━━ RECORDED DATA

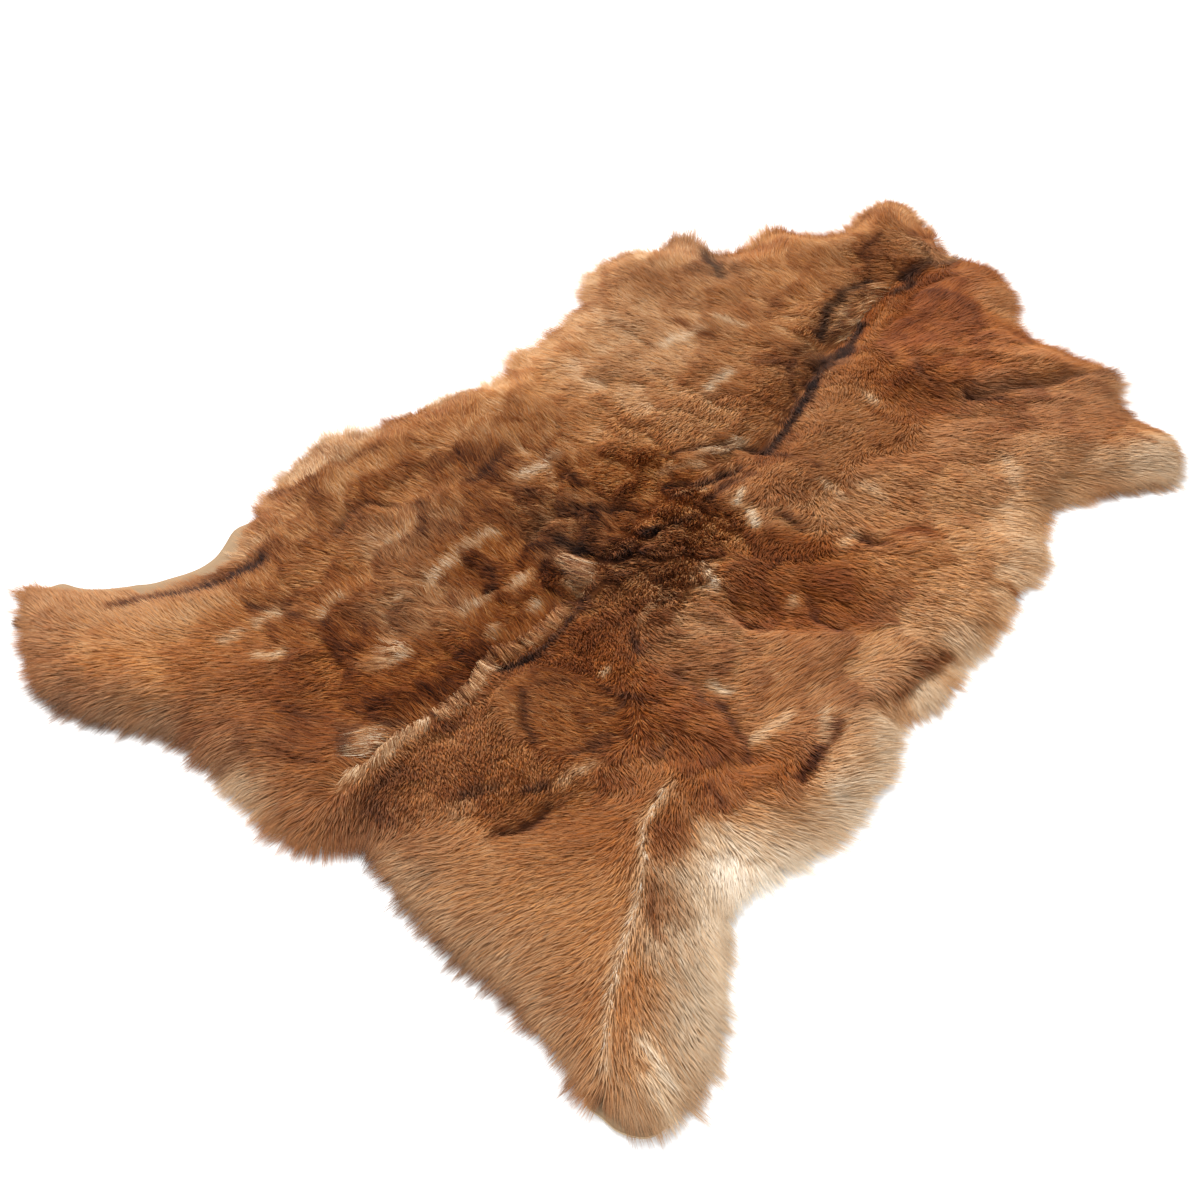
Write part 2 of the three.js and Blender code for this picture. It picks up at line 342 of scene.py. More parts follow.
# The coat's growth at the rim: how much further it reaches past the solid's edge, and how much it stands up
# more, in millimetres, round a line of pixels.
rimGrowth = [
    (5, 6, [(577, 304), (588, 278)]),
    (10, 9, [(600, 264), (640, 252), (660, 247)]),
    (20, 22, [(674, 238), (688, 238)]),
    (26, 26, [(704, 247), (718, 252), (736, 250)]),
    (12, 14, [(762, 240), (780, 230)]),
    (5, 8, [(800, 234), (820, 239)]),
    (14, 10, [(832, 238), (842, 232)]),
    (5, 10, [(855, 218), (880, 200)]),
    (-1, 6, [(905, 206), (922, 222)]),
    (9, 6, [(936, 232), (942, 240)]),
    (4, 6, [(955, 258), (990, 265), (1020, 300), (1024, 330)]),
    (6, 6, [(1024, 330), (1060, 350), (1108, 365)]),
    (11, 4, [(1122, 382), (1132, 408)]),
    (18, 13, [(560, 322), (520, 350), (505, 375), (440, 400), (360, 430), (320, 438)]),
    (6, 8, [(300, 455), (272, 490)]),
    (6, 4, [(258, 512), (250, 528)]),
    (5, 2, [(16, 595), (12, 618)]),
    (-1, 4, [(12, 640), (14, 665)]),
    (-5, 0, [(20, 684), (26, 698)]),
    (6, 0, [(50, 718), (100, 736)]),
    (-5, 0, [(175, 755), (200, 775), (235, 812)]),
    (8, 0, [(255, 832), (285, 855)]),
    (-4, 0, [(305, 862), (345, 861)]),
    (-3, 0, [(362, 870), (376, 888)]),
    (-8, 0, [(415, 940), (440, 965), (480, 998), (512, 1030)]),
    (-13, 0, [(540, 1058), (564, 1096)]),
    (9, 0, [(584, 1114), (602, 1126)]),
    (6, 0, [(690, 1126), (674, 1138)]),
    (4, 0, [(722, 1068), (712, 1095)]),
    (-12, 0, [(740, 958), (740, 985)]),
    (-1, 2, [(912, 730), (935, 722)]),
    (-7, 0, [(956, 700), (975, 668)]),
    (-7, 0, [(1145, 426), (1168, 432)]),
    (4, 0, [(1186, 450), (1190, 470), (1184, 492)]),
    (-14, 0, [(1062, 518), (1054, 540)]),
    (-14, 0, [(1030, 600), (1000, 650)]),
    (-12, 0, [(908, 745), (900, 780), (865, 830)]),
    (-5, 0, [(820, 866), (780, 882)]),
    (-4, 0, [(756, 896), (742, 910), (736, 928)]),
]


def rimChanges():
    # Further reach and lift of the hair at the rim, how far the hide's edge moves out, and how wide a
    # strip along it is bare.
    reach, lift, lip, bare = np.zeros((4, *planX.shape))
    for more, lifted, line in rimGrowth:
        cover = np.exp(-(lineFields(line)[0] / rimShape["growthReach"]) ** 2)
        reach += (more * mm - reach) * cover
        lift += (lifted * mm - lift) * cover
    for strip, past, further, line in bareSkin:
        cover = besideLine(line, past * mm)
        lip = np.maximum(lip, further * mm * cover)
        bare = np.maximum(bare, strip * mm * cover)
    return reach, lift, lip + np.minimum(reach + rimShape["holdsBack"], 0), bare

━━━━

PROMPT: Write the data back out verbatim.

EXERCISE ANSWER:
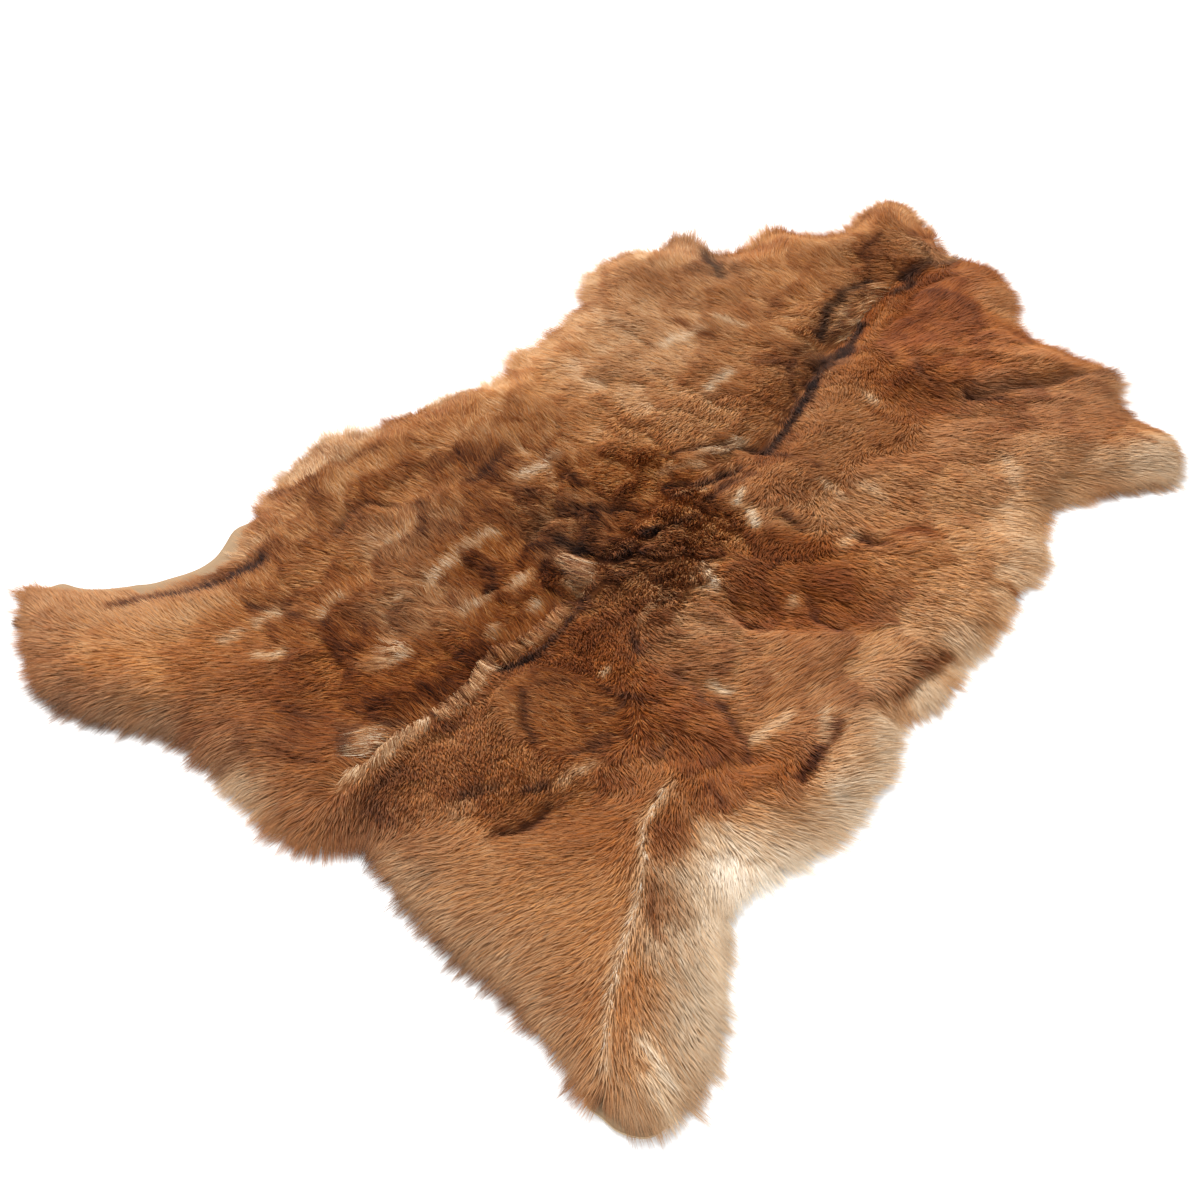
Write part 2 of the three.js and Blender code for this picture. It picks up at line 342 of scene.py. More parts follow.
# The coat's growth at the rim: how much further it reaches past the solid's edge, and how much it stands up
# more, in millimetres, round a line of pixels.
rimGrowth = [
    (5, 6, [(577, 304), (588, 278)]),
    (10, 9, [(600, 264), (640, 252), (660, 247)]),
    (20, 22, [(674, 238), (688, 238)]),
    (26, 26, [(704, 247), (718, 252), (736, 250)]),
    (12, 14, [(762, 240), (780, 230)]),
    (5, 8, [(800, 234), (820, 239)]),
    (14, 10, [(832, 238), (842, 232)]),
    (5, 10, [(855, 218), (880, 200)]),
    (-1, 6, [(905, 206), (922, 222)]),
    (9, 6, [(936, 232), (942, 240)]),
    (4, 6, [(955, 258), (990, 265), (1020, 300), (1024, 330)]),
    (6, 6, [(1024, 330), (1060, 350), (1108, 365)]),
    (11, 4, [(1122, 382), (1132, 408)]),
    (18, 13, [(560, 322), (520, 350), (505, 375), (440, 400), (360, 430), (320, 438)]),
    (6, 8, [(300, 455), (272, 490)]),
    (6, 4, [(258, 512), (250, 528)]),
    (5, 2, [(16, 595), (12, 618)]),
    (-1, 4, [(12, 640), (14, 665)]),
    (-5, 0, [(20, 684), (26, 698)]),
    (6, 0, [(50, 718), (100, 736)]),
    (-5, 0, [(175, 755), (200, 775), (235, 812)]),
    (8, 0, [(255, 832), (285, 855)]),
    (-4, 0, [(305, 862), (345, 861)]),
    (-3, 0, [(362, 870), (376, 888)]),
    (-8, 0, [(415, 940), (440, 965), (480, 998), (512, 1030)]),
    (-13, 0, [(540, 1058), (564, 1096)]),
    (9, 0, [(584, 1114), (602, 1126)]),
    (6, 0, [(690, 1126), (674, 1138)]),
    (4, 0, [(722, 1068), (712, 1095)]),
    (-12, 0, [(740, 958), (740, 985)]),
    (-1, 2, [(912, 730), (935, 722)]),
    (-7, 0, [(956, 700), (975, 668)]),
    (-7, 0, [(1145, 426), (1168, 432)]),
    (4, 0, [(1186, 450), (1190, 470), (1184, 492)]),
    (-14, 0, [(1062, 518), (1054, 540)]),
    (-14, 0, [(1030, 600), (1000, 650)]),
    (-12, 0, [(908, 745), (900, 780), (865, 830)]),
    (-5, 0, [(820, 866), (780, 882)]),
    (-4, 0, [(756, 896), (742, 910), (736, 928)]),
]


def rimChanges():
    # Further reach and lift of the hair at the rim, how far the hide's edge moves out, and how wide a
    # strip along it is bare.
    reach, lift, lip, bare = np.zeros((4, *planX.shape))
    for more, lifted, line in rimGrowth:
        cover = np.exp(-(lineFields(line)[0] / rimShape["growthReach"]) ** 2)
        reach += (more * mm - reach) * cover
        lift += (lifted * mm - lift) * cover
    for strip, past, further, line in bareSkin:
        cover = besideLine(line, past * mm)
        lip = np.maximum(lip, further * mm * cover)
        bare = np.maximum(bare, strip * mm * cover)
    return reach, lift, lip + np.minimum(reach + rimShape["holdsBack"], 0), bare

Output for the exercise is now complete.